■ Material provided:
↓

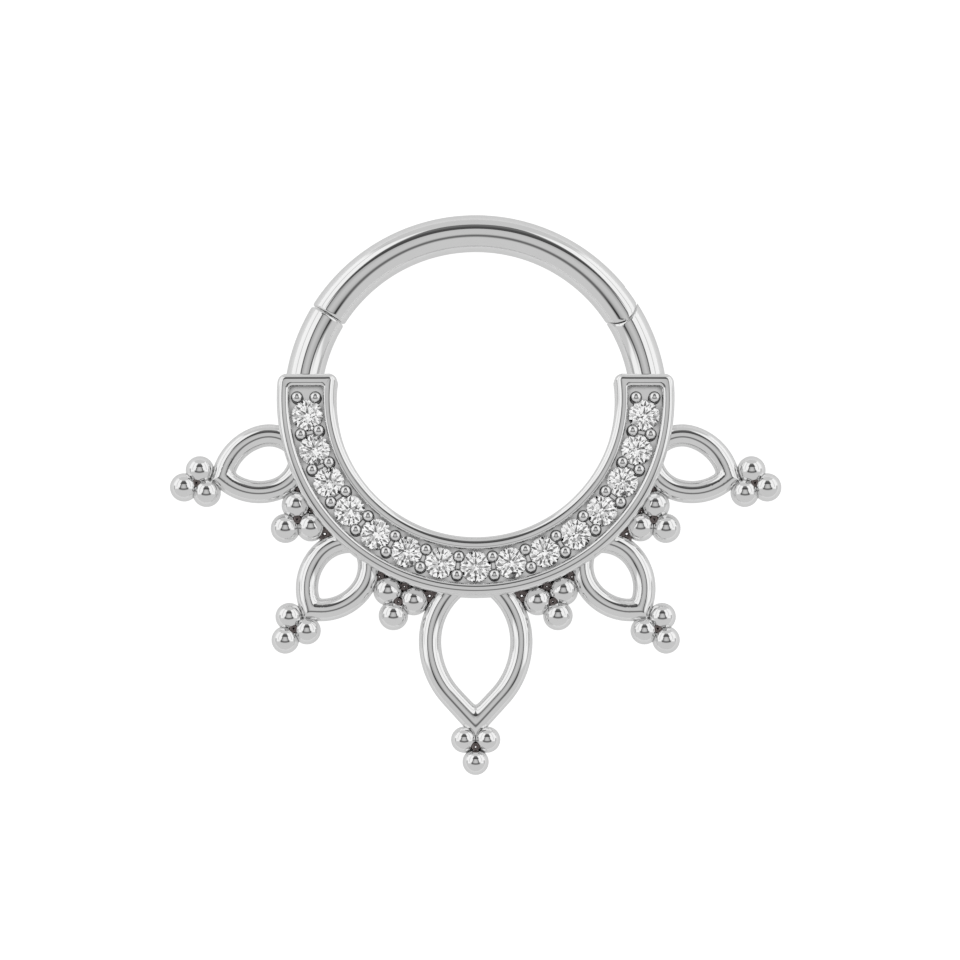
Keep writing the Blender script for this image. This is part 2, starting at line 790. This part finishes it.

↑
↓

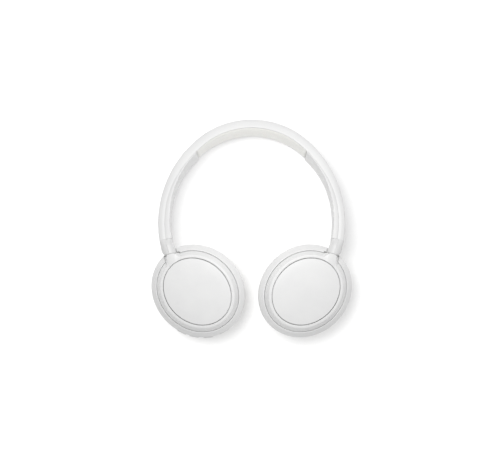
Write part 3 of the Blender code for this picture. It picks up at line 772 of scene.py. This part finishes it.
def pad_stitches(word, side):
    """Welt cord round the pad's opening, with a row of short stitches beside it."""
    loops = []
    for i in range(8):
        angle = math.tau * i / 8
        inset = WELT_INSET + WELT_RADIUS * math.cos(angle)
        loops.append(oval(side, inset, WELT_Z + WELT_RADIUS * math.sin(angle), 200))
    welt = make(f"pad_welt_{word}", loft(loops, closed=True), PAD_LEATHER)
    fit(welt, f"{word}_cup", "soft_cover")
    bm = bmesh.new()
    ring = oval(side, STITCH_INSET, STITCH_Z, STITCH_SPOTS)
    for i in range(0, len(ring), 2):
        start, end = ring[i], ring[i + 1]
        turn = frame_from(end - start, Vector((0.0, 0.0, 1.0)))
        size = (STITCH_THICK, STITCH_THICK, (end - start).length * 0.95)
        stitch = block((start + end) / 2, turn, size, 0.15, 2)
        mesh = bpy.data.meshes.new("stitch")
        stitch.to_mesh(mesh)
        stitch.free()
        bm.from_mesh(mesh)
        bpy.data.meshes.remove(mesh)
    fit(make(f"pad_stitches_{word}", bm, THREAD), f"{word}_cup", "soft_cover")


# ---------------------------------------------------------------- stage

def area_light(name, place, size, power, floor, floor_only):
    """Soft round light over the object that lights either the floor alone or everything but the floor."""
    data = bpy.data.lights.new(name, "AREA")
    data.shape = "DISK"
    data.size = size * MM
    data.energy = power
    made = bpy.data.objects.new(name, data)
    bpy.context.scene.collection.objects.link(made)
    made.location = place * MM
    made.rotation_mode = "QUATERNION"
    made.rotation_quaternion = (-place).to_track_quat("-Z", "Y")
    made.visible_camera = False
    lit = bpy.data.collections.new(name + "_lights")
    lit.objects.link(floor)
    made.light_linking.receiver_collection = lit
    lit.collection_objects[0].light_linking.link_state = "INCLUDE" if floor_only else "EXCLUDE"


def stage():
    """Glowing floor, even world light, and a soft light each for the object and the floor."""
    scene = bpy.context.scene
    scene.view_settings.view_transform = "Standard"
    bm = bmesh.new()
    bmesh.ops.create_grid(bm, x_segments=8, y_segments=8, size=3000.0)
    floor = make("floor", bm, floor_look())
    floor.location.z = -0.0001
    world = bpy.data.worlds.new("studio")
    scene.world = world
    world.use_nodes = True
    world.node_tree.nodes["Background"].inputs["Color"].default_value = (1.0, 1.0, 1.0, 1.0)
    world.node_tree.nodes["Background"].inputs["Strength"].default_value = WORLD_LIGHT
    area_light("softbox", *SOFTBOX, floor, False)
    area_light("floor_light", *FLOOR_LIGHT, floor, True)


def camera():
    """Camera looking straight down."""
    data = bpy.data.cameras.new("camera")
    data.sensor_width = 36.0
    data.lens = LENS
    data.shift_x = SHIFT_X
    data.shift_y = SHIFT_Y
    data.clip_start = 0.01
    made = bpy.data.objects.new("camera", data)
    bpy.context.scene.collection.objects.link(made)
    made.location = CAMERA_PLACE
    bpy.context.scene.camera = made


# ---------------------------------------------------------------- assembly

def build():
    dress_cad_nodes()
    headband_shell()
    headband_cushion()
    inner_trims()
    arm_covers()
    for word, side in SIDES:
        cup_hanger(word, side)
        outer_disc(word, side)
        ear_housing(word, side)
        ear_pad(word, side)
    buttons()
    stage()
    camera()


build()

↑
↓

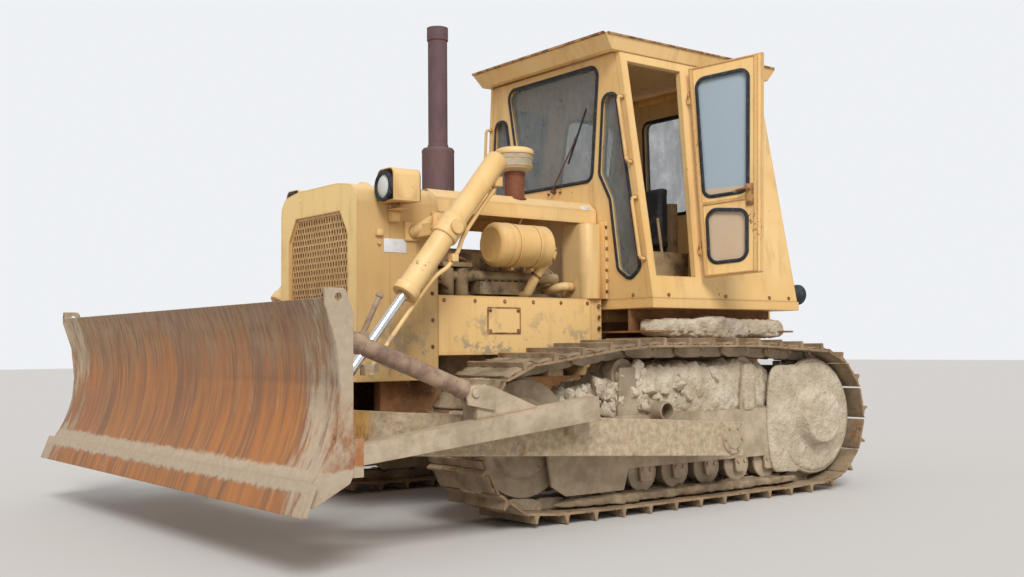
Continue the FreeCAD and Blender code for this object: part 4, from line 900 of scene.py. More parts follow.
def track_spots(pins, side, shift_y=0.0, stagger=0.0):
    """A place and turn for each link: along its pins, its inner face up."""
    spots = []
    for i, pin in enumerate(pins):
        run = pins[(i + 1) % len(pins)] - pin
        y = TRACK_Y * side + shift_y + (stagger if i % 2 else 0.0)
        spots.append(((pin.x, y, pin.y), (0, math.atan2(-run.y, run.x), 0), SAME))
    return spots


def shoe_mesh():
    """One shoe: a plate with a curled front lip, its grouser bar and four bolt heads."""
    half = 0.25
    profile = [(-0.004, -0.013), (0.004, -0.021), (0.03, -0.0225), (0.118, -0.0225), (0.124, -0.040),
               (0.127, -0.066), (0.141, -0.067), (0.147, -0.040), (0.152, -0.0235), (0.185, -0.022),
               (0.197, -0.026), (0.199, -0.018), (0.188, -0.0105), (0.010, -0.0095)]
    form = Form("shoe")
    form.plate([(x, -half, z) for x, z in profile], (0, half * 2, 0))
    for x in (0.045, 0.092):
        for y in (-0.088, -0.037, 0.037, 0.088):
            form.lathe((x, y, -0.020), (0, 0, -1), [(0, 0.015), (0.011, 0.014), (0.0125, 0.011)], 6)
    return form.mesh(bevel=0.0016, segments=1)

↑

■ What the exercise asks: Gather every line from the listing above in which the word "Blender" appears.

■ Worked solution:
Keep writing the Blender script for this image. This is part 2, starting at line 790. This part finishes it.
Write part 3 of the Blender code for this picture. It picks up at line 772 of scene.py. This part finishes it.
Continue the FreeCAD and Blender code for this object: part 4, from line 900 of scene.py. More parts follow.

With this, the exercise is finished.